None of this helps Elias Faddoul, except to note that his case is a sad retread of an old story that 9/11 merely twists in new directions. It’s not about justice in immigration laws. Deporting someone like Faddoul would only shatter a family, end what appears to be the stable life and communal involvement of a man who’s been a citizen in all but name, and if it’s economic well-being and “productive tax-paying” the government is concerned with, end a rather good deal on that account, too. and having covered uncomfortably similar case to this four years ago, it looks arbitrary, capricious, and the work of immigration authorities who pick on one folder as opposed to another based as much on whim as on color and the day’s mood in the office. There’s no rhyme to it, certainly no reason, absolutely no fairness.
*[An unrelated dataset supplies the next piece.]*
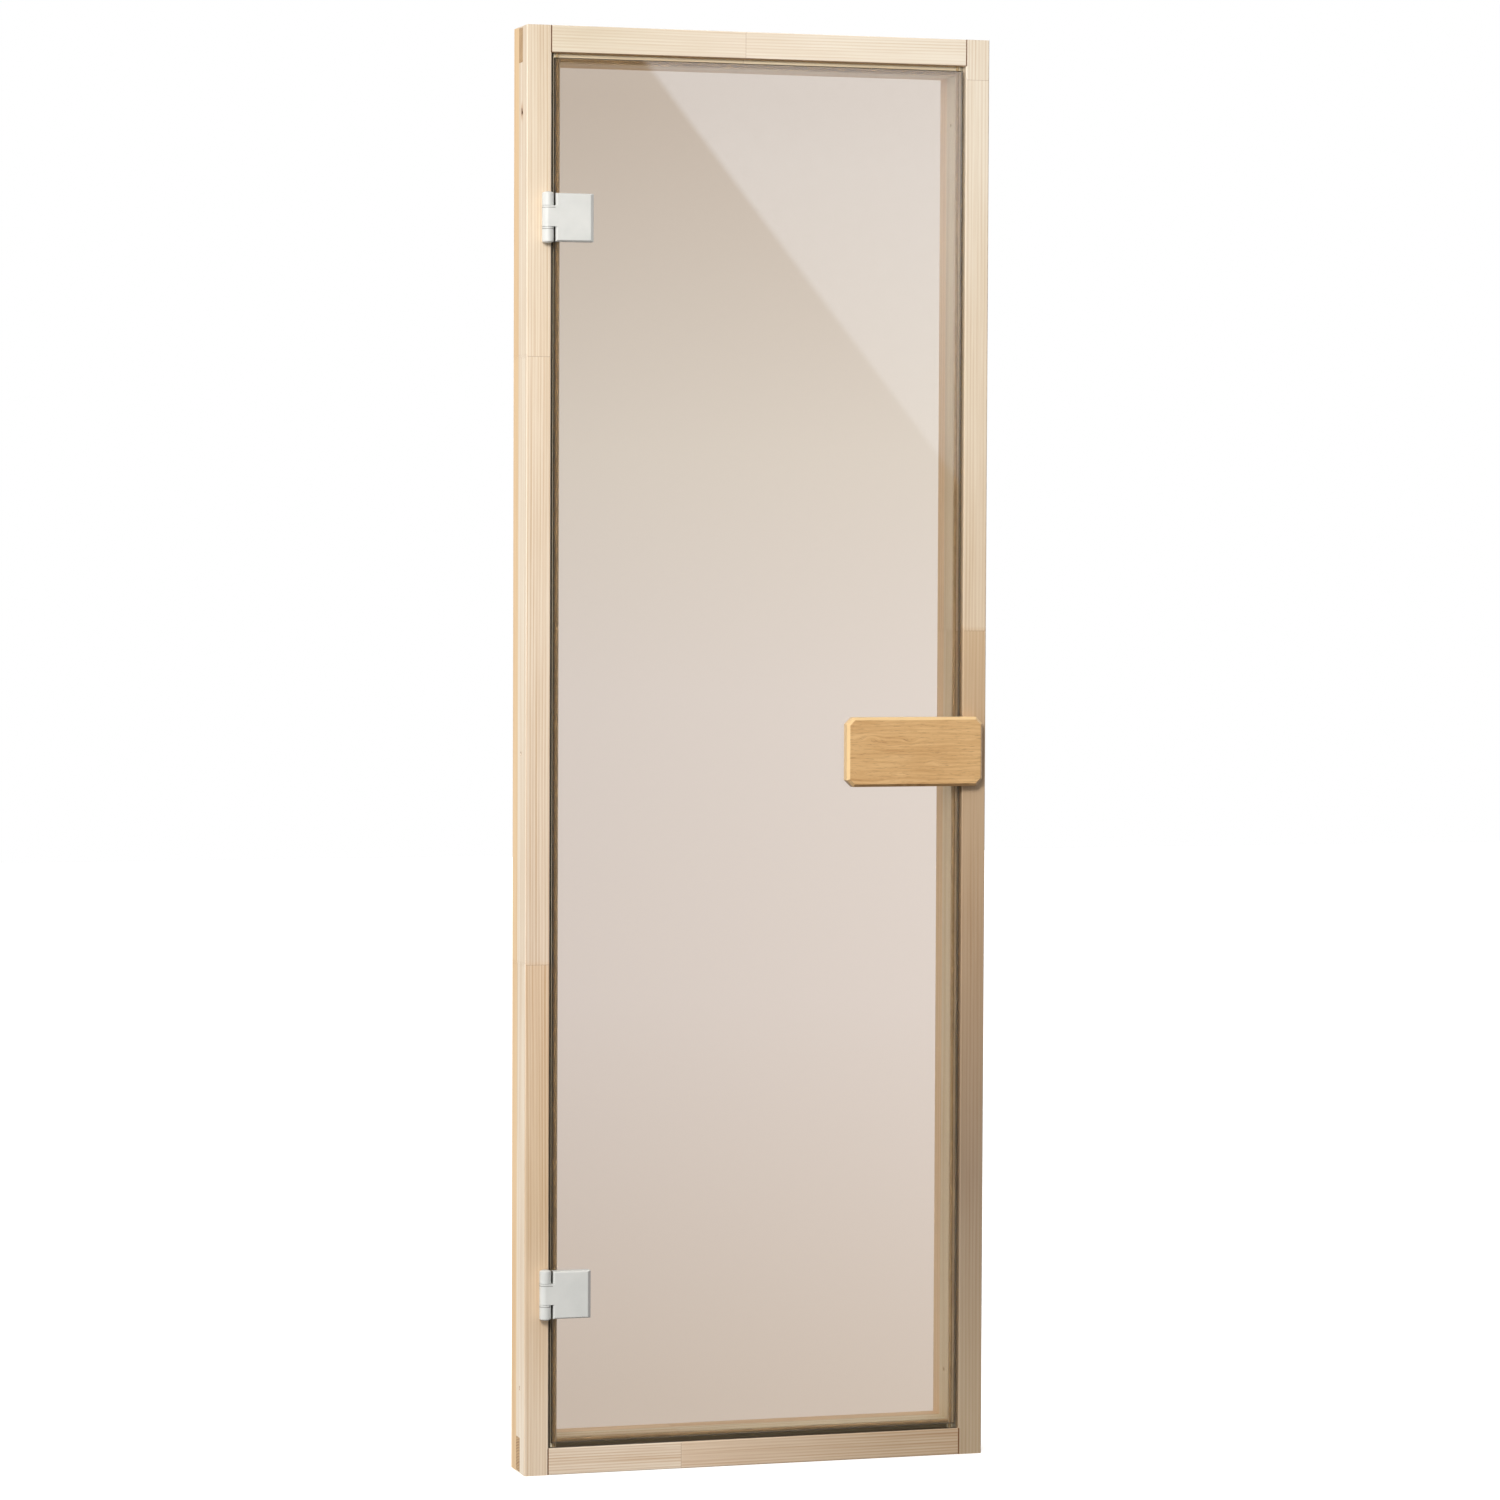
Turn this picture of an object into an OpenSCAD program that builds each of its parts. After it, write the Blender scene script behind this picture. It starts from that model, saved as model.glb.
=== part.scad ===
// Framed glass sauna door: rebated pine frame, tinted pane, two knuckle hinges
// and an eight-sided wooden pull that laps over the latch stile.
// Millimetres. X runs along the width from the middle, Y to the back from mid-depth,
// Z up from the floor. The hinges are on the left as seen from outside.

/* [Frame] */
// Outer width of the frame
frame_w = 700; // [640:10:900]
// Outer height of the frame
frame_h = 2090; // [1890:10:2190]
// Depth of the frame, front to back
frame_d = 78; // [72:1:95]
// Width of a stile as seen from the front
stile_face = 36; // [34:1:44]
// Height of a rail as seen from the front
rail_face = 39; // [34:1:48]
// How far the stop reaches past the lip, into the opening
stop_w = 14.5; // [13:0.5:20]
// Depth of the rebate that takes the pane
rebate_d = 11; // [11:0.5:14]
// Small chamfer planed on every long edge
arris = 1.2; // [0.5:0.1:1.5]

/* [Corner joints] */
// Thickness of the tenon on each rail end
tenon_t = 22; // [16:1:26]
// Depth from the frame's front to the tenon
tenon_back = 27; // [26:1:34]
// Shoulder above and below the tenon
tenon_shoulder = 2; // [1:0.5:4]
// Room left round the tenon in its mortise
joint_room = 0.1; // [0.05:0.05:0.3]

/* [Fixing holes] */
// Bore for a fixing screw through a stile
fixing_d = 6; // [5:0.5:7]
// Distance of the end holes from the frame's top and bottom
fixing_end = 124; // [100:1:160]
// Depth of the holes behind the frame's front
fixing_back = 29; // [21:1:35]

/* [Pane] */
// Thickness of the toughened glass
glass_t = 8; // [6:1:8]
// Open joint between pane and stiles
glass_gap = 5; // [5:0.5:7]
// Open joint between pane and rails
glass_gap_end = 7; // [5:0.5:8]
// Ground chamfer round the pane
glass_arris = 0.8; // [0.5:0.1:1.5]

/* [Seal] */
// Width of the groove for the seal
seal_groove_w = 3; // [2.5:0.5:3.5]
// Depth of the groove
seal_groove_deep = 4; // [3:0.5:5]
// Distance from the stop's inner edge to the seal's middle
seal_in = 4; // [4:0.5:4.5]
// Width of the soft bulb
seal_bulb_w = 4; // [3.5:0.5:4.5]
// Gap from the bulb to the closed pane
seal_gap = 0.3; // [0.2:0.1:0.5]
// Room left round the seal's foot in its groove
seal_room = 0.1; // [0.05:0.05:0.2]

/* [Hinges] */
// Height of the lower hinge's middle
hinge_low = 264; // [240:1:400]
// Distance of the upper hinge's middle from the frame's top
hinge_high = 275; // [240:1:400]
// Diameter of the knuckles
barrel_d = 17; // [15:0.5:17]
// Pin axis from the stile's outer edge
axis_in = 28.5; // [26:0.5:29]
// Knuckles stand off the stile's face by
barrel_gap = 0.5; // [0.3:0.1:1]
// Length of the upper fixed knuckle
knuckle_high = 17; // [14:1:20]
// Length of the turning knuckle
knuckle_mid = 30; // [26:1:34]
// Length of the lower fixed knuckle
knuckle_low = 20; // [16:1:22]
// Running gap between two knuckles
knuckle_gap = 0.4; // [0.2:0.1:0.6]
// Height of the round end caps
cap_h = 3; // [2:0.5:4]
// Diameter of the hinge pin
pin_d = 6; // [5:0.5:7]
// Running clearance round the pin
pin_room = 0.05; // [0.02:0.01:0.1]
// Diameter of the stud that fixes a knuckle in the stile
stud_d = 8; // [6:0.5:9]
// Length of the stud behind the pin axis
stud_l = 46; // [36:1:60]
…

There’s cruelty, and a dogged desire on the Homeland Security Department’s part to find every avenue to close for men like Faddoul. The spirit of American immigration law has always been understood, in folklore if not quite in fact, as looking for every avenue to open for those like Faddoul who so want to be here. History points otherwise to some extent, although more distant history doesn’t, and those words of Emma Lazarus’s, however sentimental, still don’t. What immigrant doesn’t believe in them? Even in his cell now, Faddoul probably does, still, this man taken away from his daughters as he was getting them ready for school at 6:30 one morning, while his wife was visiting her dying father in New York . And isn’t that early morning or late night knock the characteristic calling card of totalitarian authorities?